The host countries propose the agenda

The host country proposes agenda priorities but the topics discussed are agreed upon by the membership. In 2019, Japan proposed a focus on the global economy including topics such as trade and investment, innovation, energy and climate change, employment, and women’s empowerment. It is not uncommon for topics to reoccur from one year to the next.

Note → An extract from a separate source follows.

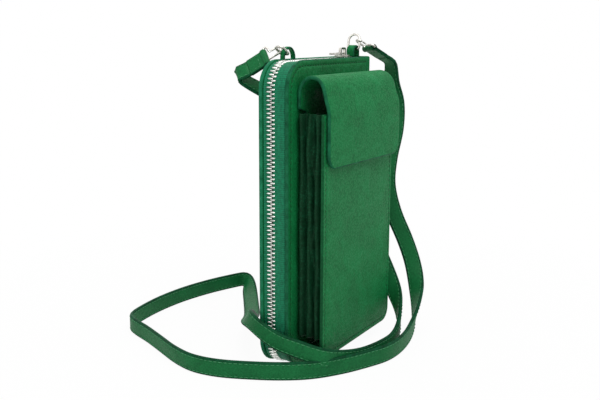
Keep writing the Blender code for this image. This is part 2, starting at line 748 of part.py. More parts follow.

How is the G-20 different from the G-7?

The G-7 (or Group of Seven) is a subset of the G-20 that is exclusive to the seven largest developed economies worldwide. The members of the G-7 (Canada, France, Germany, Italy, Japan, the United Kingdom and the United States) are all members of the G-20. The G-7 is considered to be a more political body than the G-20 since, in addition to the nations’ leading finance ministers, the G-7 meetings typically include the heads of state (i.e. presidents and prime ministers). Since the global recession of 2008, the G-20 has started to include heads of state to their meetings. The G-20 is different from the G-7 in that it includes countries with developing economies.

Criticism of the G-20

One of the common criticisms of the G-20 is who is admitted into the group. As shown above, the qualifications for member countries are somewhat arbitrary and even made more confusing by the practice of inviting additional countries in an effort to make the summit more reflective of the world’s diverse economy. Other concerns include a perceived lack of transparency some of which may result from the lack of a formal charter.

The final word on the G-20

As the global economy continues to grow, forums like the G-20 have emerged as think tanks to discuss, debate, and shape economic and monetary policy in their member countries. The G-20 (or Group of Twenty) is one such organization. While not a legislative body, the G-20 serves an important role in creating a united front with the governments of the member nations. The G-20 includes every member of the G-7 plus other developing nations. Despite accounting for a majority of the world’s population, the G-20 has drawn criticism for having membership standards that are too descriptive.